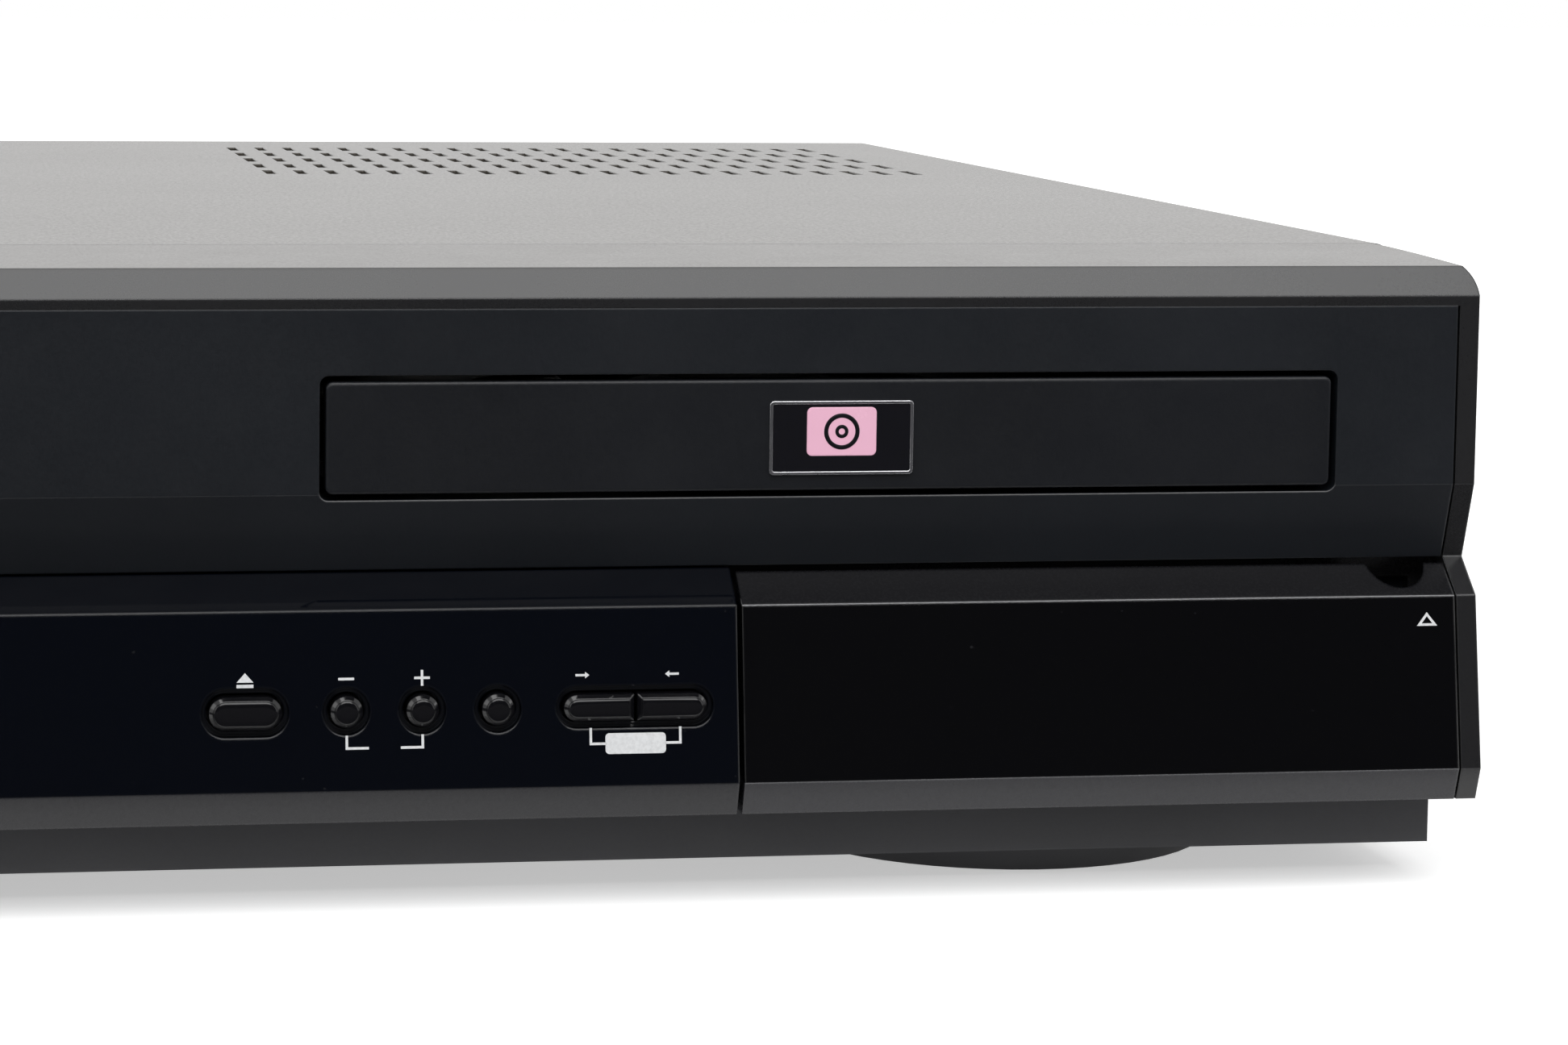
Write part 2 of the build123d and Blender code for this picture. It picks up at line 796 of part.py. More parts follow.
def front_svideo_socket():
    """A round four-pin socket with its guide slot."""
    socket = bar_y(svideo_x, socket_z, web_back_y, plate_y + 1, svideo_radius)
    socket += mouth(svideo_x, svideo_body, svideo_body, plate_y, plate_y + 11)
    for dx, dz in ((-2.0, 1.4), (2.0, 1.4), (-1.3, -1.6), (1.3, -1.6)):
        socket -= bar_y(svideo_x + dx, socket_z + dz, web_back_y - 1, web_back_y + 4, 0.6)
    socket -= block(svideo_x - 1.3, svideo_x + 1.3, web_back_y - 1, web_back_y + 4,
                    socket_z - 4.2, socket_z - 3.0)
    return socket


def front_usb_socket():
    """A flat serial socket: steel shell with its tongue."""
    shell = mouth(usb_x, usb_width, usb_height, web_back_y, plate_y + 12)
    shell -= mouth(usb_x, usb_width - 1.2, usb_height - 2, web_back_y - 1, plate_y + 9)
    tongue_z = socket_z + usb_height / 2 - 1.4
    tongue = block(usb_x - usb_width / 2 + 1.2, usb_x + usb_width / 2 - 1.2, web_back_y + 1, plate_y + 9.5,
                   tongue_z, tongue_z + 0.8)
    return shell + tongue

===

→ **TASK REQUIREMENTS**: Copy out the material word for word and line for line.

→ **EXERCISE ANSWER**:
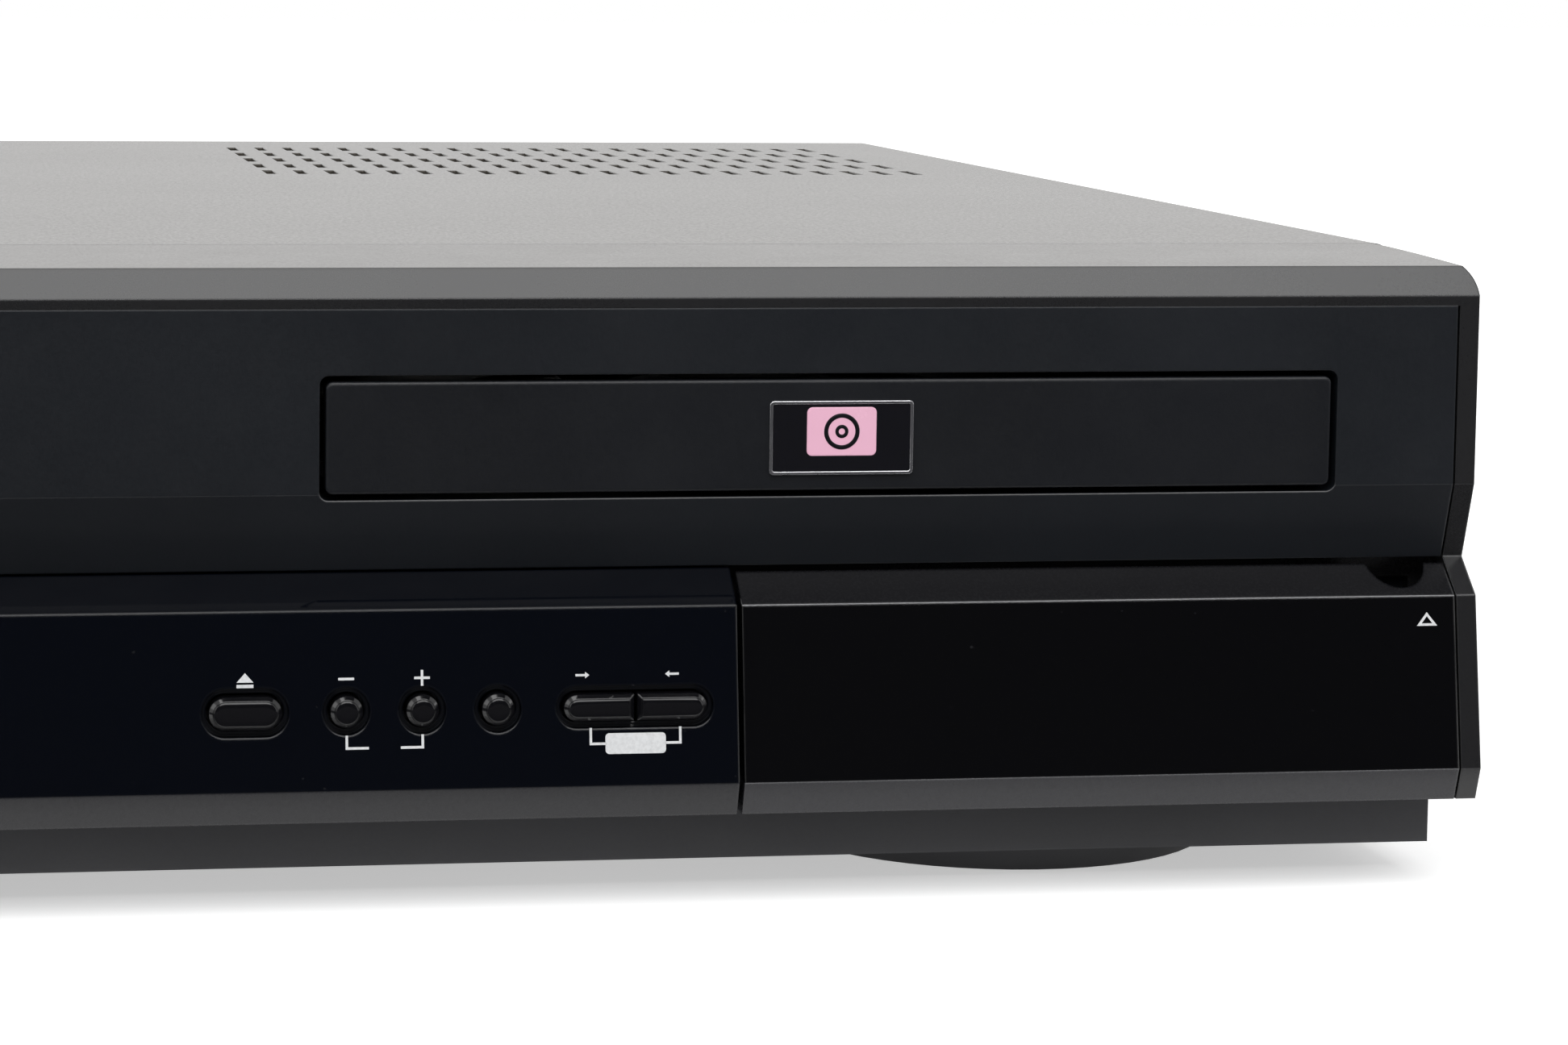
Write part 2 of the build123d and Blender code for this picture. It picks up at line 796 of part.py. More parts follow.
def front_svideo_socket():
    """A round four-pin socket with its guide slot."""
    socket = bar_y(svideo_x, socket_z, web_back_y, plate_y + 1, svideo_radius)
    socket += mouth(svideo_x, svideo_body, svideo_body, plate_y, plate_y + 11)
    for dx, dz in ((-2.0, 1.4), (2.0, 1.4), (-1.3, -1.6), (1.3, -1.6)):
        socket -= bar_y(svideo_x + dx, socket_z + dz, web_back_y - 1, web_back_y + 4, 0.6)
    socket -= block(svideo_x - 1.3, svideo_x + 1.3, web_back_y - 1, web_back_y + 4,
                    socket_z - 4.2, socket_z - 3.0)
    return socket


def front_usb_socket():
    """A flat serial socket: steel shell with its tongue."""
    shell = mouth(usb_x, usb_width, usb_height, web_back_y, plate_y + 12)
    shell -= mouth(usb_x, usb_width - 1.2, usb_height - 2, web_back_y - 1, plate_y + 9)
    tongue_z = socket_z + usb_height / 2 - 1.4
    tongue = block(usb_x - usb_width / 2 + 1.2, usb_x + usb_width / 2 - 1.2, web_back_y + 1, plate_y + 9.5,
                   tongue_z, tongue_z + 0.8)
    return shell + tongue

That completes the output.